I seem to remember some kind of termite season for a week or two each year in the band room, but the details escape me. I might be repressing them.
I remember Sean Bresemann (whom most of the whippersnappers there won’t remember, I guess, and their lives are the less rich for it) used to be able to make the ceiling panels vibrate by hitting a specific pitch on the horn. Incidentally, the band room had to be the site of at least six or seven of my marriage proposals to him as well. I’m still waiting for the ring.
One of the things I remember most about the band room is that no one ever seemed to want to leave. Before school, during lunches, after school, after concerts, after games, we all just hung around—even when it was 11:30pm on a Friday night and Mr.
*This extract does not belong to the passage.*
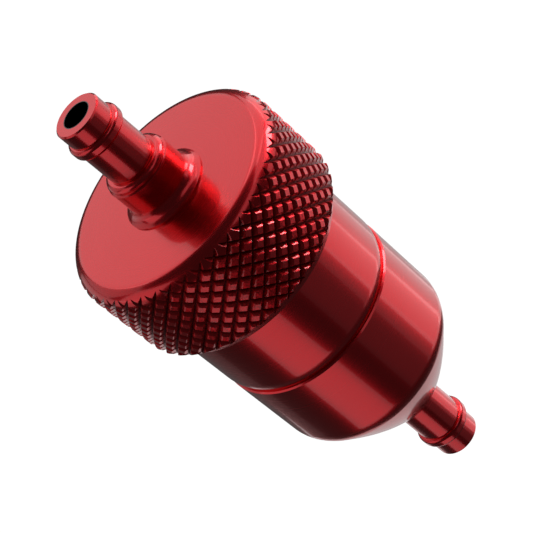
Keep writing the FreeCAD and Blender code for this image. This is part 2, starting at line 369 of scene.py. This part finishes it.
def noise(tree, vector, scale, detail):
    """A noise texture's value over this vector."""
    made = tree.nodes.new("ShaderNodeTexNoise")
    made.inputs["Scale"].default_value = scale
    made.inputs["Detail"].default_value = detail
    tree.links.new(vector, made.inputs["Vector"])
    return made.outputs["Fac"]


def relief(tree, height, strength, distance):
    """A bump over this height, with its distance in metres."""
    made = tree.nodes.new("ShaderNodeBump")
    made.inputs["Strength"].default_value = strength
    made.inputs["Distance"].default_value = distance
    tree.links.new(height, made.inputs["Height"])
    return made


def colour_mix(tree, factor, start):
    """A mix that starts from this colour, its other end still to be set."""
    made = tree.nodes.new("ShaderNodeMix")
    made.data_type = "RGBA"
    made.inputs["A"].default_value = (*start, 1)
    tree.links.new(factor, made.inputs["Factor"])
    return made


def anodised(name, roughness, pit_bump, dark_radius, full_radius):
    """Dyed and sealed anodising over turned aluminium, with fine turning lines round the axis.

    Pits are the torn, uneven surface that a knurling tool leaves. Inside the dark radius the colour
    is painted shade for the bores and the knurl's grooves, and it reaches its full colour at the
    other one, both in millimetres."""
    material, tree, shader = new_material(name)
    link = tree.links.new
    shader.inputs["Metallic"].default_value = 1.0
    shader.inputs["Coat Weight"].default_value = 1.0
    shader.inputs["Coat Roughness"].default_value = COAT_ROUGHNESS
    shader.inputs["Coat IOR"].default_value = COAT_IOR

    place = tree.nodes.new("ShaderNodeTexCoord").outputs["Object"]
    split = tree.nodes.new("ShaderNodeSeparateXYZ")
    link(place, split.inputs["Vector"])
    flat = vector_math(tree, "MULTIPLY", place)
    flat.inputs[1].default_value = (1, 1, 0)
    radius = vector_math(tree, "LENGTH", flat.outputs["Vector"]).outputs["Value"]

    # turning lines: noise that changes along the axis and along the radius, but not round the axis
    lines_at = tree.nodes.new("ShaderNodeCombineXYZ")
    link(radius, lines_at.inputs["X"])
    link(split.outputs["Z"], lines_at.inputs["Y"])
    lines = noise(tree, lines_at.outputs["Vector"], LINE_SCALE, LINE_DETAIL)
    line_relief = relief(tree, lines, LINE_BUMP, LINE_HEIGHT)
    pits = noise(tree, place, PIT_SCALE, PIT_DETAIL)
    pit_relief = relief(tree, pits, pit_bump, PIT_HEIGHT)
    link(line_relief.outputs["Normal"], pit_relief.inputs["Normal"])
    link(pit_relief.outputs["Normal"], shader.inputs["Normal"])

    # the dye's depth varies a little over the surface, and so does the gloss from line to line
    tint = colour_mix(tree, noise(tree, place, CLOUD_SCALE, CLOUD_DETAIL), RED_DEEP)
    tint.inputs["B"].default_value = (*RED, 1)
    # painted shade: towards the axis the colour darkens to the shade red, standing in for the shade
    # in the bores and the knurl's grooves
    depth = tree.nodes.new("ShaderNodeMapRange")
    depth.inputs["From Min"].default_value = dark_radius * MM
    depth.inputs["From Max"].default_value = full_radius * MM
    link(radius, depth.inputs["Value"])
    dye_with_painted_shade = colour_mix(tree, depth.outputs["Result"], PAINTED_SHADE_RED)
    link(tint.outputs["Result"], dye_with_painted_shade.inputs["B"])
    link(dye_with_painted_shade.outputs["Result"], shader.inputs["Base Color"])
    gloss = tree.nodes.new("ShaderNodeMapRange")
    gloss.inputs["To Min"].default_value = roughness * (1 - GLOSS_SPREAD)
    gloss.inputs["To Max"].default_value = roughness * (1 + GLOSS_SPREAD)
    link(lines, gloss.inputs["Value"])
    link(gloss.outputs["Result"], shader.inputs["Roughness"])
    return material


def grained(name, colour, metallic, roughness, grain, bump_height):
    """A hidden piece's material, with a fine grain over it."""
    material, tree, shader = new_material(name)
    shader.inputs["Base Color"].default_value = (*colour, 1)
    shader.inputs["Metallic"].default_value = metallic
    shader.inputs["Roughness"].default_value = roughness
    place = tree.nodes.new("ShaderNodeTexCoord").outputs["Object"]
    bump = relief(tree, noise(tree, place, grain, GRAIN_DETAIL), GRAIN_BUMP, bump_height)
    tree.links.new(bump.outputs["Normal"], shader.inputs["Normal"])
    return material


def paint(obj, material):
    """This material and no other on the object."""
    obj.data.materials.clear()
    obj.data.materials.append(material)


def card(name, azimuth, elevation, width, height, radiance, distance=CARD_DISTANCE):
    """A soft light that faces the part, with its place and its size in degrees.

    Azimuth is from -Y towards +X, and elevation is above level."""
    light = bpy.data.lights.new(name, "AREA")
    light.shape = "RECTANGLE"
    light.size = 2 * distance * math.tan(math.radians(width / 2)) * math.cos(math.radians(elevation))
    light.size_y = 2 * distance * math.tan(math.radians(height / 2))
    light.energy = radiance * math.pi * light.size * light.size_y
    lamp = bpy.data.objects.new(name, light)
    bpy.context.scene.collection.objects.link(lamp)
    a, e = math.radians(azimuth), math.radians(elevation)
    away = Vector((math.sin(a) * math.cos(e), -math.cos(a) * math.cos(e), math.sin(e)))
    lamp.location = PART_CENTRE + away * distance
    lamp.rotation_euler = away.to_track_quat("Z", "Y").to_euler()
    lamp.visible_camera = False


def backdrop(name, mesh):
    """A pale surface behind the part, seen by the camera but not mirrored in the part."""
    obj = finished(mesh, name)
    look, _, shader = new_material(name)
    shader.inputs["Base Color"].default_value = (PALE, PALE, PALE, 1)
    shader.inputs["Roughness"].default_value = BACKDROP_ROUGHNESS
    shader.inputs["Emission Color"].default_value = (1, 1, 1, 1)
    shader.inputs["Emission Strength"].default_value = BACKDROP_GLOW
    obj.data.materials.append(look)
    obj.visible_glossy = False
    obj.visible_diffuse = False
    obj.visible_shadow = False


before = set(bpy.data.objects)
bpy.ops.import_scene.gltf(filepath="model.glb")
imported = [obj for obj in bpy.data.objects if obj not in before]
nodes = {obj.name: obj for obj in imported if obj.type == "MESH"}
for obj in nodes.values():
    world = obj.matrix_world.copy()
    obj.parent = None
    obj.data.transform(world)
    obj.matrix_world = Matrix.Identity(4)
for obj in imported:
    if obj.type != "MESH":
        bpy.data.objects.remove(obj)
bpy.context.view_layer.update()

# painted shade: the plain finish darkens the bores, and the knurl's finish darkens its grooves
red = anodised("anodised_red", TURNED_ROUGHNESS, 0.0, BORE_RADIUS, BORE_RADIUS + BORE_BLEND)
knurl_red = anodised(
    "anodised_knurl", KNURL_ROUGHNESS, KNURL_PIT_BUMP, KNURL_SHADE_RADIUS, KNURL_FULL_RADIUS
)

cap = knurled_cap()
crisp(cap)
paint(cap, red)
cap.data.materials.append(knurl_red)
for face in cap.data.polygons:
    face.material_index = int(is_knurled(face.center))
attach(cap, "cap")
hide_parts("knurled_cap")

barrel = threaded_barrel()
crisp(barrel)
paint(barrel, red)
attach(barrel, "housing")
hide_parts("barrel")

for name in ("bowl", "inlet_nipple"):
    paint(nodes[name], red)
paint(nodes["filter_element"], grained("bronze", BRONZE, 1.0, 0.55, 9000.0, 0.0001))
steel = grained("steel", STEEL, 1.0, 0.3, 3000.0, 0.00001)
for name in ("element_spring", "thrust_washer"):
    paint(nodes[name], steel)
rubber = grained("rubber", RUBBER, 0.0, 0.5, 4000.0, 0.00002)
for name in ("element_gasket", "barrel_oring", "cap_oring"):
    paint(nodes[name], rubber)

floor = bmesh.new()
bmesh.ops.create_grid(floor, x_segments=1, y_segments=1, size=FLOOR_HALF)
bmesh.ops.translate(floor, verts=floor.verts, vec=(0, 0, FLOOR_LEVEL))
backdrop("pale_floor", floor)
dome = bmesh.new()
bmesh.ops.create_uvsphere(dome, u_segments=48, v_segments=24, radius=DOME_RADIUS)
backdrop("pale_dome", dome)

world = bpy.data.worlds.new("studio")
world.use_nodes = True
sky = world.node_tree.nodes["Background"]
sky.inputs["Color"].default_value = (WORLD_GREY, WORLD_GREY, WORLD_GREY, 1)
bpy.context.scene.world = world

for name, values in CARDS.items():
    card(name, *values)

camera_data = bpy.data.cameras.new("camera")
camera_data.lens = CAMERA_LENS
camera_data.sensor_width = CAMERA_SENSOR
camera_data.clip_start = CAMERA_NEAR
camera_data.clip_end = CAMERA_FAR
camera = bpy.data.objects.new("camera", camera_data)
bpy.context.scene.collection.objects.link(camera)
camera.location = CAMERA_PLACE * MM
level_view = Euler((math.radians(90 - CAMERA_ELEVATION), 0, 0)).to_matrix()
camera.rotation_euler = (level_view @ Euler((0, 0, math.radians(CAMERA_ROLL))).to_matrix()).to_euler()
bpy.context.scene.camera = camera
bpy.context.scene.view_settings.view_transform = "Standard"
Malcolm was pleading with us, okay, everyone, time to go now, I’d like to lock the place up and go home, no, seriously, time to go!
It wasn’t that we wanted to spite him, but there was something special about that band room. Like, that was where the magic was happening, or was going to happen, or had happened, and when you finally hung up your uniform and left, the magic was gone. I think most of us felt that way at one time or another. The band room was somewhere special, and whatever was going on in there, we wanted to be a part of it.
The new band room may have ceilings that don’t leak and walls that don’t disintegrate, but that sense of magic is one thing I hope stays the same.